# [Problem details]
Repeat exactly the lines from the one containing "0), ringLoopInner, ribbon.width);" through the one containing "before = set(bpy.data.objects)", both lines included, please, without any other lines.

[Modeling code records]
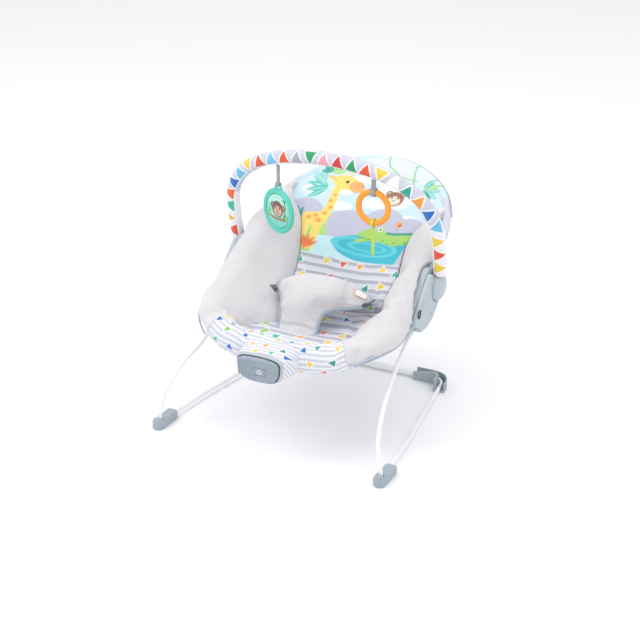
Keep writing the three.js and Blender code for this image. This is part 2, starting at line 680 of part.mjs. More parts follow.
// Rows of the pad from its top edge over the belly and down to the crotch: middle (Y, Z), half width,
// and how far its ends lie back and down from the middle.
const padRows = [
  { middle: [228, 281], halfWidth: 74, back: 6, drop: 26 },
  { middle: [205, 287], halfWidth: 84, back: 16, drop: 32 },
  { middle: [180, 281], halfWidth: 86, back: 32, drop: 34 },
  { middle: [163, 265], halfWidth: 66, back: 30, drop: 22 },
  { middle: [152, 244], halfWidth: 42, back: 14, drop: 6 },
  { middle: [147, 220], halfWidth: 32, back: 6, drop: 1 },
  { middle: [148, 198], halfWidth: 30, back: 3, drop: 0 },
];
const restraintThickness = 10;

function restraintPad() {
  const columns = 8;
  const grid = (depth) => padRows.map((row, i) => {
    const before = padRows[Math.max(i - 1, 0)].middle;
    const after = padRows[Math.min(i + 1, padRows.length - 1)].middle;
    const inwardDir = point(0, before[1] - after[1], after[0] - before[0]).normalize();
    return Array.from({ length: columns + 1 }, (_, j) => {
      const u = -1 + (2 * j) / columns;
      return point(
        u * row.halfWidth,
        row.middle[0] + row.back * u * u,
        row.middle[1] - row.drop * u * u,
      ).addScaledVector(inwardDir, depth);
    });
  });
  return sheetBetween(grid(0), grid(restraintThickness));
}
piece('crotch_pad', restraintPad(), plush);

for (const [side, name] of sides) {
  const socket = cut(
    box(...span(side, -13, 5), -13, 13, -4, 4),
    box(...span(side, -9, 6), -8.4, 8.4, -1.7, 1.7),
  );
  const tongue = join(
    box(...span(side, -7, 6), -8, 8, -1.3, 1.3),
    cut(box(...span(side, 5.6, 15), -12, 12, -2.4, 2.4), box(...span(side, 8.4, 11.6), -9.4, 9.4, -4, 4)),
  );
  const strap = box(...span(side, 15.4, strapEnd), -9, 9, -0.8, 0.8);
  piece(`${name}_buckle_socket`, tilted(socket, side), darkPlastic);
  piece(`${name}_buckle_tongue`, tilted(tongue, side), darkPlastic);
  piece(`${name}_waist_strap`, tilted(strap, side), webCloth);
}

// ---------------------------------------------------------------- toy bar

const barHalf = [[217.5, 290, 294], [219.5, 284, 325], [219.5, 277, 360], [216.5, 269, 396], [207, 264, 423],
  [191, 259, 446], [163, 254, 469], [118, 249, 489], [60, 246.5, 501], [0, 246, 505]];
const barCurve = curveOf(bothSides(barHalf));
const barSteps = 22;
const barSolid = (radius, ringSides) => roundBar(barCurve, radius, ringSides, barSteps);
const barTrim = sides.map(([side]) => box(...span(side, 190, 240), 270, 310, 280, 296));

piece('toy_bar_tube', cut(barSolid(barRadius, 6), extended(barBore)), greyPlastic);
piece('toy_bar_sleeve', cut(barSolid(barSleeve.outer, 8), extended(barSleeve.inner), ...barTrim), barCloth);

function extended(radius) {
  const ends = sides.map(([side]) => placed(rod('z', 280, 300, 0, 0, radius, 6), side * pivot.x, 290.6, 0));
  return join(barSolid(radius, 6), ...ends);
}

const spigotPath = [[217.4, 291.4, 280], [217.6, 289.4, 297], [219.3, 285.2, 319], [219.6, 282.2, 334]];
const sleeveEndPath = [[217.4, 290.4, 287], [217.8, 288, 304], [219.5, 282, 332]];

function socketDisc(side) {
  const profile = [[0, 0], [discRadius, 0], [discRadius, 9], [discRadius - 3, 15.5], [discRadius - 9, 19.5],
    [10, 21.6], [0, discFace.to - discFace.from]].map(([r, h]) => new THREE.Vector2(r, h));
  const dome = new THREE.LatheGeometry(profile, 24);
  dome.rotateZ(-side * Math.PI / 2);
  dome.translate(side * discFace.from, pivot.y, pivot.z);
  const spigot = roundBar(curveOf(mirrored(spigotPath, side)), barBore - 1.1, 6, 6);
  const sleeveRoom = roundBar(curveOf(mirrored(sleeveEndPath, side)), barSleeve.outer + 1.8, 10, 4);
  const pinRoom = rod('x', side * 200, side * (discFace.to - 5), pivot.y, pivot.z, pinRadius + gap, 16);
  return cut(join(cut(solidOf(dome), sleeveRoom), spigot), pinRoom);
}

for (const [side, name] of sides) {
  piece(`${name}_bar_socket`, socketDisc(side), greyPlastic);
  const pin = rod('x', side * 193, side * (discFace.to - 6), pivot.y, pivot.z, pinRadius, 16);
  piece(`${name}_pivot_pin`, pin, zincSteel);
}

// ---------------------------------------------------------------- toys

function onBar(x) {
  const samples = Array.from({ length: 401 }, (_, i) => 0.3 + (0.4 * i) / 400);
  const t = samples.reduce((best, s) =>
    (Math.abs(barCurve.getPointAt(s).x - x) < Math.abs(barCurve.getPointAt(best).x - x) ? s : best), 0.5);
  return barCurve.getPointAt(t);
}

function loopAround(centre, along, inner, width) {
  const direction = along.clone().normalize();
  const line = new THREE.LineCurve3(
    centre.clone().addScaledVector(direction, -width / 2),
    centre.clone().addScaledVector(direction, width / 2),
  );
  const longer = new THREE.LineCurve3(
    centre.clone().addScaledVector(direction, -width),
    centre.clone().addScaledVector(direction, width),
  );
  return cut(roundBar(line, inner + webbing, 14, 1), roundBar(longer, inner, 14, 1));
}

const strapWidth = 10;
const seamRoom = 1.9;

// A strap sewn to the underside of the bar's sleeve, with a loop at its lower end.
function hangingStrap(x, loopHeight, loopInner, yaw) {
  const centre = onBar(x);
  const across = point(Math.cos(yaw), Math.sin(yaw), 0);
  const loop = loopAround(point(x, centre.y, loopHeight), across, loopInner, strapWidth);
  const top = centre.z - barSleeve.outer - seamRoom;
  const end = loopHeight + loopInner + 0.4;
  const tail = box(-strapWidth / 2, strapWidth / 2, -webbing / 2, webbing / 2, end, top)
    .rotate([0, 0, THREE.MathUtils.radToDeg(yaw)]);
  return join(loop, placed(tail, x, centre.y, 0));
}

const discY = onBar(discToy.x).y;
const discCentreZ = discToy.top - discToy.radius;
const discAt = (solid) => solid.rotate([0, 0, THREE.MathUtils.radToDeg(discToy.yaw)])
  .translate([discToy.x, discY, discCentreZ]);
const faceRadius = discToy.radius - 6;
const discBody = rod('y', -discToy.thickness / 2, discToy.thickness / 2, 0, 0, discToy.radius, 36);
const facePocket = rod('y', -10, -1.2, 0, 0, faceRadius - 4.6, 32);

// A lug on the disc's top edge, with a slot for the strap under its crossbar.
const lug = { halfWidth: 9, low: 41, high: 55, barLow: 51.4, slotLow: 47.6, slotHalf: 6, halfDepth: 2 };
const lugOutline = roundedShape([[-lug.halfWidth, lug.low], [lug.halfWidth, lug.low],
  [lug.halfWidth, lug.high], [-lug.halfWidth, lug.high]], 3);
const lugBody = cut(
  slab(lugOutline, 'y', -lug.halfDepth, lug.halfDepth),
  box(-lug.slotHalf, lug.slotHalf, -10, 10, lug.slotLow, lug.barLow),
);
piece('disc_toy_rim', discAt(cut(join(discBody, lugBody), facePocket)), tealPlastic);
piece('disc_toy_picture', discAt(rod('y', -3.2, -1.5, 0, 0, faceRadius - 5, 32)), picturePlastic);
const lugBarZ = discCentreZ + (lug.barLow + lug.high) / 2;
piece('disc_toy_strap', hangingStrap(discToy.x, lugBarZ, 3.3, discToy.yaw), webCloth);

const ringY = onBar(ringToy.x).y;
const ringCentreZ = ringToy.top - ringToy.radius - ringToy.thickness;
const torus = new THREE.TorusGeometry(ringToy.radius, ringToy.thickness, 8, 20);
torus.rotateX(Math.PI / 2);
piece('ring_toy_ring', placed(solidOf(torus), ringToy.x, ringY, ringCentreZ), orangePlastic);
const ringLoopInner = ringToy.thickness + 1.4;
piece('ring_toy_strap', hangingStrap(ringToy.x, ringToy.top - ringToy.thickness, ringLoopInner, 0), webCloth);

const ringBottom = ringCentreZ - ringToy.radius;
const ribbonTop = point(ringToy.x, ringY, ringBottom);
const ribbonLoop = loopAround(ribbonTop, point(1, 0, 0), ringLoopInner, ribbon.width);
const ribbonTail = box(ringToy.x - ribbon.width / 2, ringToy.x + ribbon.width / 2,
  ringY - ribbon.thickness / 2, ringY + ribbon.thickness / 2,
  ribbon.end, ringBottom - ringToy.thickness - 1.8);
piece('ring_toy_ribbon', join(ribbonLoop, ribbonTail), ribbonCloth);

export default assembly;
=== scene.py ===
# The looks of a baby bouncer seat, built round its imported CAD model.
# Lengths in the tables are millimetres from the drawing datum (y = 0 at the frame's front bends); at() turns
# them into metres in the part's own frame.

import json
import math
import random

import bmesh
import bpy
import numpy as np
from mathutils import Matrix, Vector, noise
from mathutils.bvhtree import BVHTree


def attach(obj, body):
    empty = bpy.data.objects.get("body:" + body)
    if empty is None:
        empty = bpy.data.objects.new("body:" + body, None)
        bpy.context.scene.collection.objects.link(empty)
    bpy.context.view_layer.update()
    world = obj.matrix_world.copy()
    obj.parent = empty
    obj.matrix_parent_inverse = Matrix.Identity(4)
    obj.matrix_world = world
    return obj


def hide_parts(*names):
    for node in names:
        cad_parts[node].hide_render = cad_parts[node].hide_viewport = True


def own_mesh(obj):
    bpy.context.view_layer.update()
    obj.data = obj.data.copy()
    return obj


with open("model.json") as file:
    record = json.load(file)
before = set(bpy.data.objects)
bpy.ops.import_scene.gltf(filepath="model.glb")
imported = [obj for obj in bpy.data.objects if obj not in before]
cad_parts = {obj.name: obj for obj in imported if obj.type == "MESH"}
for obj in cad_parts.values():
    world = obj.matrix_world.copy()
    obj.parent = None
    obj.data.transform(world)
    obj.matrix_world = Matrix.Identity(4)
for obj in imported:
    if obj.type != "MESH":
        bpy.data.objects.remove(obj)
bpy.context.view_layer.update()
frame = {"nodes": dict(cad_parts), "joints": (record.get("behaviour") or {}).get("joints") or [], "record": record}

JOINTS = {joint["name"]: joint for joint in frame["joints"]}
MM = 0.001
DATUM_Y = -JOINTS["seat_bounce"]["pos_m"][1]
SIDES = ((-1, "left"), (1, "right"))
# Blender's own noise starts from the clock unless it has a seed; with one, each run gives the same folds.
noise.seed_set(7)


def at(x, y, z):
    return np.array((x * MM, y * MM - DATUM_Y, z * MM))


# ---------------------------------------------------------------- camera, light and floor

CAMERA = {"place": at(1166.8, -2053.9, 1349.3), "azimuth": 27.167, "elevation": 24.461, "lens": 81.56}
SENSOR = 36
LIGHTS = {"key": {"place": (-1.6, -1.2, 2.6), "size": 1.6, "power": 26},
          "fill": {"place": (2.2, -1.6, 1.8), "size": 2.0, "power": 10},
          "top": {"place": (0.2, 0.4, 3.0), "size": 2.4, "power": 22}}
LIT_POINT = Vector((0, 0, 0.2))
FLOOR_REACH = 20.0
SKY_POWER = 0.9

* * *

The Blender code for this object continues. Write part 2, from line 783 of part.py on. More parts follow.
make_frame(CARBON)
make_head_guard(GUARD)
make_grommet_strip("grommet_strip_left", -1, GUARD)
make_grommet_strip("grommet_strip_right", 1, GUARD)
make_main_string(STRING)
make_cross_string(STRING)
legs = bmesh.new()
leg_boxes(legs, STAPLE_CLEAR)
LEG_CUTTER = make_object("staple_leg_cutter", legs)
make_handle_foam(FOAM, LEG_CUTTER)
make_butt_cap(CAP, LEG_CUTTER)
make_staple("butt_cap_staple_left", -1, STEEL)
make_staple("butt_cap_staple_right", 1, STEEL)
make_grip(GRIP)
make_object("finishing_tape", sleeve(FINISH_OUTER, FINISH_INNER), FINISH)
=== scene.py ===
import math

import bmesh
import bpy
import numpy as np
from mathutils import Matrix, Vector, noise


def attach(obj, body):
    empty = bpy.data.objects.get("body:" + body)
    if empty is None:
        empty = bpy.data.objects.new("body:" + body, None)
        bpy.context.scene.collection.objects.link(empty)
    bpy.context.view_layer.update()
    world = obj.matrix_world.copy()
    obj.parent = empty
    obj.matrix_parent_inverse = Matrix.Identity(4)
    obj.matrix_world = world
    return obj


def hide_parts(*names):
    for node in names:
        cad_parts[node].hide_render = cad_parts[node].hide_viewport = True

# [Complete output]
const ribbonLoop = loopAround(ribbonTop, point(1, 0, 0), ringLoopInner, ribbon.width);
const ribbonTail = box(ringToy.x - ribbon.width / 2, ringToy.x + ribbon.width / 2,
  ringY - ribbon.thickness / 2, ringY + ribbon.thickness / 2,
  ribbon.end, ringBottom - ringToy.thickness - 1.8);
piece('ring_toy_ribbon', join(ribbonLoop, ribbonTail), ribbonCloth);

export default assembly;
=== scene.py ===
# The looks of a baby bouncer seat, built round its imported CAD model.
# Lengths in the tables are millimetres from the drawing datum (y = 0 at the frame's front bends); at() turns
# them into metres in the part's own frame.

import json
import math
import random

import bmesh
import bpy
import numpy as np
from mathutils import Matrix, Vector, noise
from mathutils.bvhtree import BVHTree


def attach(obj, body):
    empty = bpy.data.objects.get("body:" + body)
    if empty is None:
        empty = bpy.data.objects.new("body:" + body, None)
        bpy.context.scene.collection.objects.link(empty)
    bpy.context.view_layer.update()
    world = obj.matrix_world.copy()
    obj.parent = empty
    obj.matrix_parent_inverse = Matrix.Identity(4)
    obj.matrix_world = world
    return obj


def hide_parts(*names):
    for node in names:
        cad_parts[node].hide_render = cad_parts[node].hide_viewport = True


def own_mesh(obj):
    bpy.context.view_layer.update()
    obj.data = obj.data.copy()
    return obj


with open("model.json") as file:
    record = json.load(file)
before = set(bpy.data.objects)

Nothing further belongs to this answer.